For this exercise, write out exactly, and only, the lines running from the line that contains "16, socket_z), 26)" through the line that contains "for node in".

_Source data:_
################

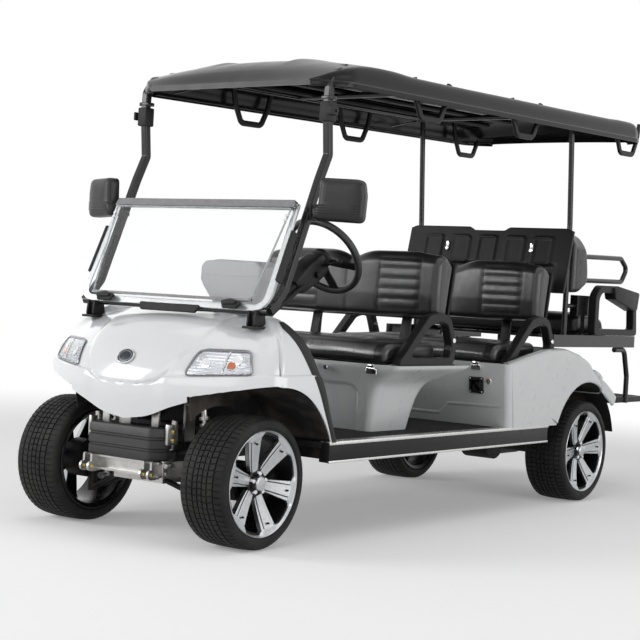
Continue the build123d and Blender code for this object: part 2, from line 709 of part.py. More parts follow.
handle_y = [front_axle_y + 1080, front_axle_y + 1920, front_axle_y + 3034]
handle_span = 285
handle_drop = 62
handle_rise = 130        # into the roof, then trimmed to its underside
handle_radius = 11
with BuildPart() as grab_handles:
    for side in (-1, 1):
        for y in handle_y:
            ends = [y - handle_span / 2, y - handle_span / 2 + 75, y + handle_span / 2 - 75,
                    y + handle_span / 2]
            x = side * (roof_half_width - 50)
            heights = [under_roof(v, d) for v, d in zip(ends, (-handle_rise, handle_drop, handle_drop, -handle_rise))]
            tube([(x, v, z) for v, z in zip(ends, heights)], handle_radius, 18)
    add(roof_space.part, mode=Mode.INTERSECT)
save(grab_handles, "grab_handles")

# windshield: lower pane, and the upper pane folded down in front of it
pane_thickness = 5
pane_low = (front_axle_y + 36, 945)
pane_high = (front_axle_y + 212, 1333)
fold_gap = 16
pane_half_low = 420
pane_half_high = 472


def pane_form(ahead, low_trim):
    """One sheet of the windshield, this far ahead of the lower pane's rear face."""
    run = Vector(0, pane_high[0] - pane_low[0], pane_high[1] - pane_low[1])
    normal = Vector(0, run.Z, -run.Y).normalized() * -1
    origin = Vector(0, *pane_low) + normal * ahead
    with BuildSketch(Plane(origin=origin, x_dir=(1, 0, 0), z_dir=normal)) as section:
        Polygon((-pane_half_low, low_trim), (pane_half_low, low_trim), (pane_half_high, run.length),
                (-pane_half_high, run.length), align=None)
    extrude(to_extrude=section.sketch, amount=pane_thickness)


with BuildPart() as windshield:
    pane_form(0, 0)
    pane_form(fold_gap, 12)
save(windshield, "windshield")

def pane_half(height):
    """Half width of the windshield at a distance up its sheet."""
    length = Vector(0, pane_high[0] - pane_low[0], pane_high[1] - pane_low[1]).length
    return pane_half_low + (pane_half_high - pane_half_low) * height / length


clip_heights = (90, 230, 370)
with BuildPart() as windshield_trim:
    block((-pane_half_low - 20, pane_half_low + 20), (pane_low[0] - 24, pane_low[0] + 22),
          (bar_z + 16 + seat_gap, pane_low[1]))
    rise = Vector(0, pane_high[0] - pane_low[0], pane_high[1] - pane_low[1])
    normal = Vector(0, rise.Z, -rise.Y).normalized() * -1
    pane_plane = Plane(origin=(0, *pane_low), x_dir=(1, 0, 0), z_dir=normal)
    with BuildSketch(pane_plane.offset(-2)) as fold:
        with Locations((0, rise.length + 5)):
            Rectangle(2 * pane_half_high, 10)
    extrude(to_extrude=fold.sketch, amount=fold_gap + pane_thickness + 4)
    with BuildSketch(pane_plane) as clips:
        for height in clip_heights:
            for side in (-1, 1):
                with Locations((side * (pane_half(height) - 20 + strut_x) / 2, height)):
                    Rectangle(strut_x - pane_half(height) + 20, 26)
    extrude(to_extrude=clips.sketch, amount=-34)
    add(front_struts.part, mode=Mode.SUBTRACT)
save(windshield_trim, "windshield_trim")

mirror_centre = (632, front_axle_y + 263, 1348)
mirror_turn = 17.5
with BuildPart() as mirrors:
    for side in (-1, 1):
        spot = (side * mirror_centre[0], mirror_centre[1], mirror_centre[2])
        turned = (side * cos(radians(mirror_turn)), sin(radians(mirror_turn)), 0)
        with BuildSketch(Plane(origin=spot, x_dir=turned, z_dir=Vector(*turned).cross(Vector(0, 0, 1)))) as face:
            RectangleRounded(212, 172, 30)
        extrude(to_extrude=face.sketch, amount=32, both=True)
        strut_y = front_axle_y + 262
        straight((side * (strut_x + 8), strut_y, 1310), (side * 560, strut_y - 10, 1300), 12)
    add(front_struts.part, mode=Mode.SUBTRACT)
save(mirrors, "mirrors")

# ---- steering wheel and column ---------------------------------------------------------------
tilt = radians(wheel_tilt)
column_axis = Vector(0, cos(tilt), sin(tilt))
centre = Vector(*wheel_centre)
wheel_grip = 15
with BuildPart() as steering_wheel:
    with BuildSketch(Plane(origin=centre + Vector(wheel_radius, 0, 0), x_dir=(1, 0, 0),
                           z_dir=Vector(1, 0, 0).cross(column_axis))) as grip:
        Circle(wheel_grip)
    revolve(profiles=grip.sketch, axis=Axis(centre, column_axis))
    with BuildSketch(Plane(origin=centre - column_axis * 34, x_dir=(1, 0, 0), z_dir=column_axis)) as hub:
        Circle(48)
    extrude(to_extrude=hub.sketch, amount=40)
    for angle in (-20, 200, 90 + 180):
        with BuildSketch(Plane(origin=centre - column_axis * 12, x_dir=(1, 0, 0), z_dir=column_axis)) as spoke:
            with PolarLocations(0, 1, start_angle=angle):
                with Locations((100, 0)):
                    Rectangle(140, 24)
        extrude(to_extrude=spoke.sketch, amount=12)
save(steering_wheel, "steering_wheel")

column_length = (wheel_centre[1] - front_axle_y) / cos(tilt)      # before the dash trims it
with BuildPart() as steering_column:
    start = centre - column_axis * (34 + seat_gap)
    straight(tuple(start), tuple(centre - column_axis * column_length), 26)
    dash_cut = [(front_axle_y + y - dash_inset, z) for y, z in dash_line]
    side_profile(dash_cut + [(dash_cut[-1][0] - 600, 880), (dash_cut[-1][0] - 600, 400)], 100, 340,
                 mode=Mode.SUBTRACT)
save(steering_column, "steering_column")

# ---- rear-facing seat and footrest -------------------------------------------------------------
# y from the rear axle, and z
strut_front = rear_strut_y - rear_axle_y - tube_radius - seat_gap
strut_back = rear_strut_y - rear_axle_y + tube_radius + seat_gap
rear_shell_outline = [(-116, 1052), (-40, 1369), (strut_front, 1369), (strut_front, 1330), (-103, 1052)]
rear_pad_outline = [(strut_back, 1058), (82, 1055), (177, 1111), (148, 1339), (132, 1358),
                    (strut_back, 1364)]
rear_cushion_outline = [(190, 850), (182, 935), (215, 958), (440, 955), (512, 926), (536, 850)]
rear_cushion_half = 422
flip_pivot = (rear_axle_y + 548, 862)
rear_armrest_x = 482
rear_armrest_outline = [(190, 840), (190, 1052), (250, 1104), (420, 1104), (690, 1074), (684, 973),
                        (700, 840)]
rear_armrest_hole = [(224, 874), (224, 1040), (262, 1070), (418, 1070), (655, 1044), (650, 973),
                     (664, 874)]
seat_bar_y = (rear_axle_y + 235, rear_axle_y + 505)
seat_bar_z = seat_rail_z[1] - tube_radius
post_y = rail_rear_y - 25
stop_x = (430, 472)       # the padded stop beside the rear cushion
stop_y = (rear_axle_y + 84, rear_axle_y + 233)
stop_z = (940, 1045)
stop_bar_z = 988

with BuildPart() as rear_seat_frame:
    for side in (-1, 1):
        low, high = sorted((side * seat_rail_x[0], side * seat_rail_x[1]))
        block((low, high), (rear_axle_y - 215, rear_axle_y + 725), seat_rail_z)
        straight((side * rail_x, post_y, frame_top_z), (side * rail_x, post_y, seat_bar_z), tube_radius)
        straight((side * rail_x, post_y, seat_bar_z - 8), (side * rail_x, seat_bar_y[1], seat_bar_z - 8), 6)
        block(sorted((side * stop_x[0], side * stop_x[1])), stop_y, stop_z)
        block(sorted((side * seat_rail_x[0], side * stop_x[1])), (stop_y[0] + 60, stop_y[0] + 90),
              (seat_rail_z[1] - 1, stop_z[0] + 1))
        straight((side * rear_strut_x, rear_strut_y + tube_radius + seat_gap, stop_bar_z),
                 (side * rear_strut_x, stop_y[0] + 1, stop_bar_z), 11)
    for y in seat_bar_y:
        cross_bar(seat_rail_x[0], y, seat_bar_z, tube_radius)
    cross_bar(seat_rail_x[0], post_y, seat_bar_z - 2, tube_radius)
save(rear_seat_frame, "rear_seat_frame")

with BuildPart() as rear_shell:
    side_profile([(rear_axle_y + y, z) for y, z in rear_shell_outline], -490, 490)
save(rear_shell, "rear_shell")
with BuildPart() as backrest_rear:
    side_profile([(rear_axle_y + y, z) for y, z in rear_pad_outline], -490, 490)
save(backrest_rear, "backrest_rear")
with BuildPart() as cushion_rear:
    side_profile([(rear_axle_y + y, z) for y, z in rear_cushion_outline], -rear_cushion_half, rear_cushion_half)
save(cushion_rear, "cushion_rear")
with BuildPart() as seat_lid_rear:
    block((-rear_cushion_half, rear_cushion_half), (rear_axle_y + 190, rear_axle_y + 536),
          (seat_rail_z[1] + seat_gap, 850))
save(seat_lid_rear, "seat_lid_rear")
with BuildPart() as rear_armrests:
    for side in (-1, 1):
        low, high = sorted((side * rear_armrest_x, side * (rear_armrest_x + armrest_width)))
        side_profile([(rear_axle_y + y, z) for y, z in rear_armrest_outline], low, high)
        side_profile([(rear_axle_y + y, z) for y, z in rear_armrest_hole], low, high, mode=Mode.SUBTRACT)
save(rear_armrests, "rear_armrests")

loop_x = 455
with BuildPart() as grab_loops:
    for side in (-1, 1):
        tube([(side * loop_x, rear_axle_y + y, z)
              for y, z in ((161.5, 1248), (600, 1258), (680, 1205), (618, 1132), (177.3, 1124))], 13, 30)
save(grab_loops, "grab_loops")

foot_z = (474, 506)
foot_y = (rear_axle_y + 515, rear_axle_y + 923)
foot_tube_x = (seat_rail_x[0] + seat_rail_x[1]) / 2
with BuildPart() as foot_frame:
    for side in (-1, 1):
        z = seat_rail_z[0] - tube_radius
        tube([(side * foot_tube_x, rear_axle_y + 520, z), (side * foot_tube_x, rear_axle_y + 642, z),
              (side * foot_tube_x, rear_axle_y + 692, 620), (side * foot_tube_x, rear_axle_y + 692, foot_z[0])],
             tube_radius, 40)
save(foot_frame, "foot_frame")
with BuildPart() as foot_plate:
    block((-foot_tube_x, foot_tube_x), foot_y, foot_z)
    add(foot_frame.part, mode=Mode.SUBTRACT)
save(foot_plate, "foot_plate")

# ---- charging socket --------------------------------------------------------------------------
socket_x = 440
socket_z = 593
socket_front_y = rear_axle_y - 828
socket_bore = 17
socket_depth = 12
with BuildPart() as charge_socket:
    straight((socket_x, socket_front_y, socket_z), (socket_x, socket_front_y + 40, socket_z), 32)
    straight((socket_x, socket_front_y, socket_z), (socket_x, socket_front_y + 16, socket_z), 26)
    front = [(rear_axle_y - 784, deck_z), (rear_axle_y - 822, 706)]
    side_profile(front + [(rear_axle_y - 700, 706), (rear_axle_y - 700, deck_z)], socket_x - 60, socket_x + 60,
                 mode=Mode.SUBTRACT)
    with BuildSketch(Plane.XZ.offset(-socket_front_y)) as bore:
        with Locations((socket_x, socket_z)):
            Circle(socket_bore)
    extrude(to_extrude=bore.sketch, amount=-socket_depth, mode=Mode.SUBTRACT)
save(charge_socket, "charge_socket")
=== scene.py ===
from math import cos, degrees, exp, hypot, pi, radians, sin, sqrt

import bmesh
import bpy
from mathutils import Matrix, Vector
from mathutils.bvhtree import BVHTree


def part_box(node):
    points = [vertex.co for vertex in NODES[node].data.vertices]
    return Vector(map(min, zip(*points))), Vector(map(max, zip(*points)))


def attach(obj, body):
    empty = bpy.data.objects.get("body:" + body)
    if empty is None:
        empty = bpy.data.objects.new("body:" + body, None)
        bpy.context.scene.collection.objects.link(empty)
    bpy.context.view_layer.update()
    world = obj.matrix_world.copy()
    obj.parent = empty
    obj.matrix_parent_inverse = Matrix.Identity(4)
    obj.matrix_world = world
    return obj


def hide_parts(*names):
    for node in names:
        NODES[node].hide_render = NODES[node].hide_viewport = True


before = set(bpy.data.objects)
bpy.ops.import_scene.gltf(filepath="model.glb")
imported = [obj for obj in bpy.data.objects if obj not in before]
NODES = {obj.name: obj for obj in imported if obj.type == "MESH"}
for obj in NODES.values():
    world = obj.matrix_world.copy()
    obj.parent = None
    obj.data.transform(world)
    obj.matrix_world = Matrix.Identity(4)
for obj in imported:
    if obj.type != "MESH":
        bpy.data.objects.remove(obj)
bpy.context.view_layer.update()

bl_info = {
    "name": "Six-seat electric cart",
    "version": (1, 0, 0),
    "blender": (4, 5, 0),
    "location": "3D View > Sidebar > Cart",
    "description": "Dresses the cart's frame with its shell, seats, wheels, roof and fittings",
    "category": "Object",
}


def place(node):
    """Lowest and highest corner of a frame node."""
    low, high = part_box(node)
    return Vector(low), Vector(high)


def middle(node):
    low, high = place(node)
    return (low + high) / 2


FRONT = middle("tyre_front_left").y          # the axles, along Y
REAR = middle("tyre_rear_left").y
AXLE = middle("tyre_front_left").z
DECK = place("floor")[1].z
BODY_HALF = place("cowl")[1].x
ROW_FRONT = place("cushion_front")[0].y + 0.002
ROW_PITCH = place("cushion_mid")[0].y - place("cushion_front")[0].y


# ---- small geometry ------------------------------------------------------------------------
def ease(value, low, high):
    """0 below low, 1 above high, and smooth between."""
    t = min(1.0, max(0.0, (value - low) / (high - low)))
    return t * t * (3 - 2 * t)


def along(table, at):
    """Smooth value, or values, of a table of (place, value, ...) rows at a place."""
    if at <= table[0][0]:
        return table[0][1:]
    for i in range(len(table) - 1):
        a, b = table[i], table[i + 1]
        if at <= b[0]:
            before = table[max(i - 1, 0)]
            after = table[min(i + 2, len(table) - 1)]
            t = (at - a[0]) / (b[0] - a[0])
            out = []
            for k in range(1, len(a)):
                span = b[0] - a[0]
                m0 = (b[k] - before[k]) / (b[0] - before[0]) * span
                m1 = (after[k] - a[k]) / (after[0] - a[0]) * span
                out.append((2 * t**3 - 3 * t**2 + 1) * a[k] + (t**3 - 2 * t**2 + t) * m0
                    + (3 * t**2 - 2 * t**3) * b[k] + (t**3 - t**2) * m1)
            return out
    return table[-1][1:]


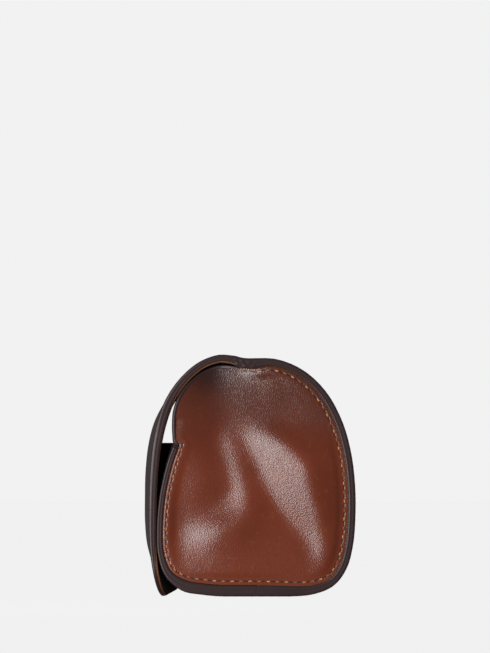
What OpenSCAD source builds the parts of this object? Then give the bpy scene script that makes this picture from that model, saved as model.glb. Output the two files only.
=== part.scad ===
// Leather carrying case for a folded pair of headphones.
// One strip of lined leather makes the front, floor, back and flap, and two soft gussets close its ends.
// +Z is up, the front faces -Y, the width runs along X, and the origin is under the middle of the case.

/* [Case] */
// Width of the case, from one painted side edge to the other
case_w = 165; // [150:1:185]
// Depth of the case, from the bulge of the flap to the back
case_d = 96; // [90:1:104]
// Height of the closed case
case_h = 110; // [104:1:118]

/* [Leather] */
// Thickness of the outer leather
leather_t = 1.7; // [1.4:0.1:1.8]
// Thickness of the leather that lines the strip
lining_t = 1.6; // [1.5:0.1:1.7]
// Thickness of a gusset's outer leather
gusset_t = 1.5; // [1.2:0.1:1.6]
// Thickness of a gusset's lining
gusset_lining_t = 0.8; // [0.6:0.1:1.0]
// Thickness of the board under the floor
board_t = 1.8; // [1.2:0.1:2.0]
// Film of glue left between two layers
glue = 0.05; // [0.03:0.01:0.08]

/* [Flap] */
// Radius of the flap's two lower corners
flap_corner_r = 14; // [6:1:20]
// How far the flap's lining stops short of its leather
lining_inset = 0.8; // [0.4:0.1:1.5]
// Share of its thickness that the flap has left at its skived tip
tip_skive = 0.66; // [0.6:0.02:1]
// Running gap between the flap and the body at the crease
hinge_gap = 0.3; // [0.3:0.1:0.6]

/* [Gussets] */
// How far a gusset sits below the painted edges
gusset_recess = 0.4; // [0.2:0.1:0.8]
// How strongly the gussets swell and fold, as a share of a well used case
fold_share = 1; // [0:0.1:1.2]

/* [Stitches] */
// Distance from one stitch to the next
stitch_pitch = 4.1; // [3.6:0.1:5]
// Length of thread that shows in one stitch
stitch_l = 1.8; // [1.4:0.1:3.2]
// Diameter of the thread
thread_d = 0.8; // [0.6:0.05:0.9]
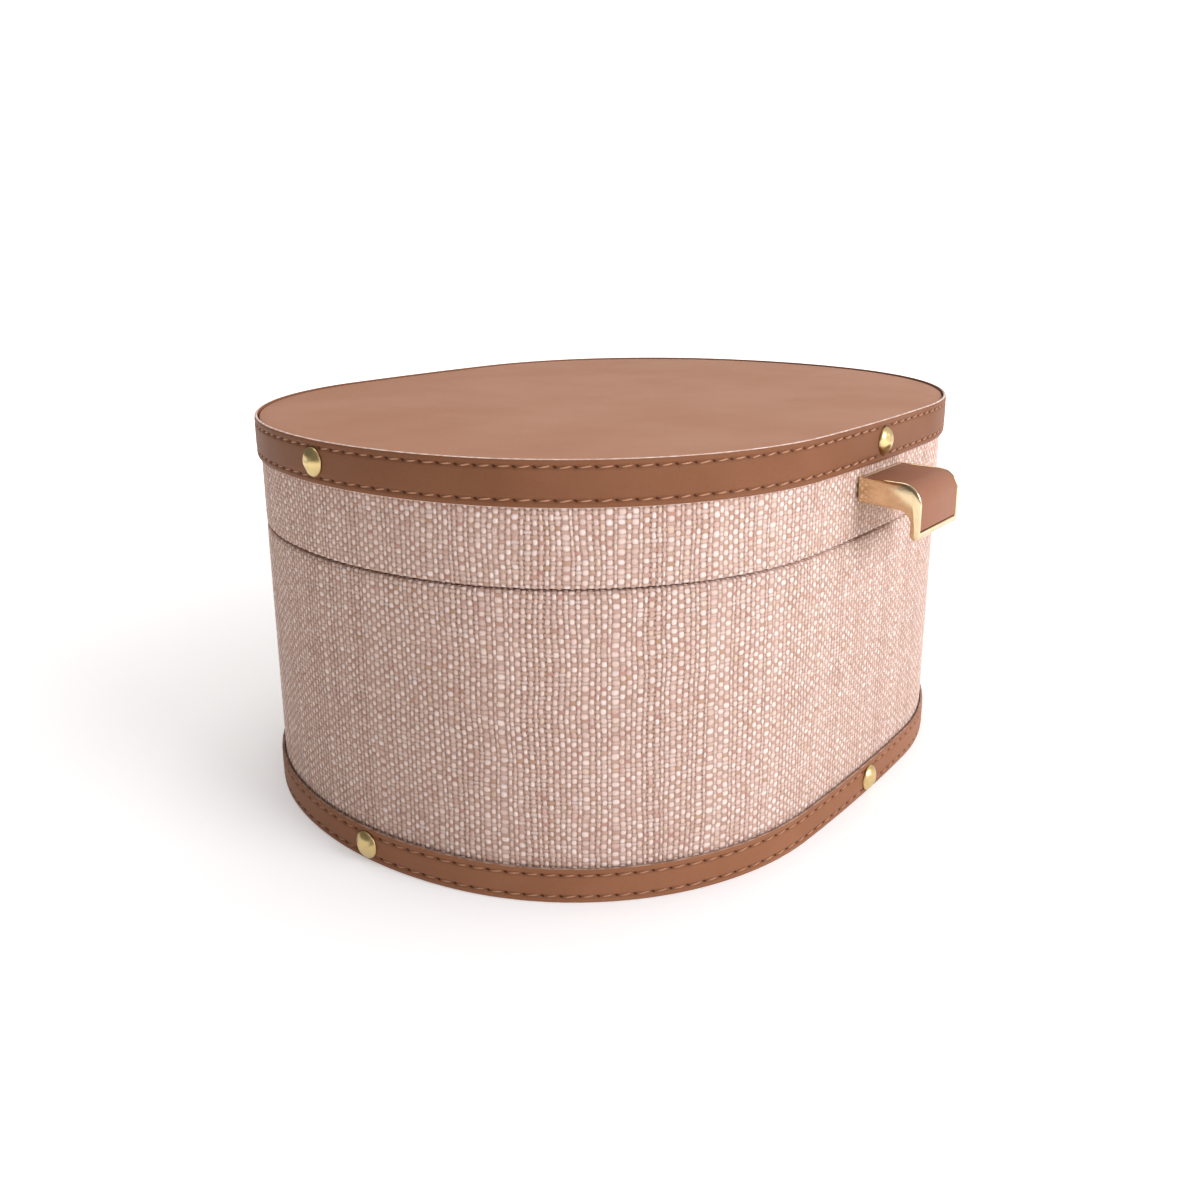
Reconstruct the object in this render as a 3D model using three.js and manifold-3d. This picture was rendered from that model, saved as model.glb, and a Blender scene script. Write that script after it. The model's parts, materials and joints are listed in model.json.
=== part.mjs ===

################

_Correct answer:_
    straight((socket_x, socket_front_y, socket_z), (socket_x, socket_front_y + 16, socket_z), 26)
    front = [(rear_axle_y - 784, deck_z), (rear_axle_y - 822, 706)]
    side_profile(front + [(rear_axle_y - 700, 706), (rear_axle_y - 700, deck_z)], socket_x - 60, socket_x + 60,
                 mode=Mode.SUBTRACT)
    with BuildSketch(Plane.XZ.offset(-socket_front_y)) as bore:
        with Locations((socket_x, socket_z)):
            Circle(socket_bore)
    extrude(to_extrude=bore.sketch, amount=-socket_depth, mode=Mode.SUBTRACT)
save(charge_socket, "charge_socket")
=== scene.py ===
from math import cos, degrees, exp, hypot, pi, radians, sin, sqrt

import bmesh
import bpy
from mathutils import Matrix, Vector
from mathutils.bvhtree import BVHTree


def part_box(node):
    points = [vertex.co for vertex in NODES[node].data.vertices]
    return Vector(map(min, zip(*points))), Vector(map(max, zip(*points)))


def attach(obj, body):
    empty = bpy.data.objects.get("body:" + body)
    if empty is None:
        empty = bpy.data.objects.new("body:" + body, None)
        bpy.context.scene.collection.objects.link(empty)
    bpy.context.view_layer.update()
    world = obj.matrix_world.copy()
    obj.parent = empty
    obj.matrix_parent_inverse = Matrix.Identity(4)
    obj.matrix_world = world
    return obj


def hide_parts(*names):
    for node in names:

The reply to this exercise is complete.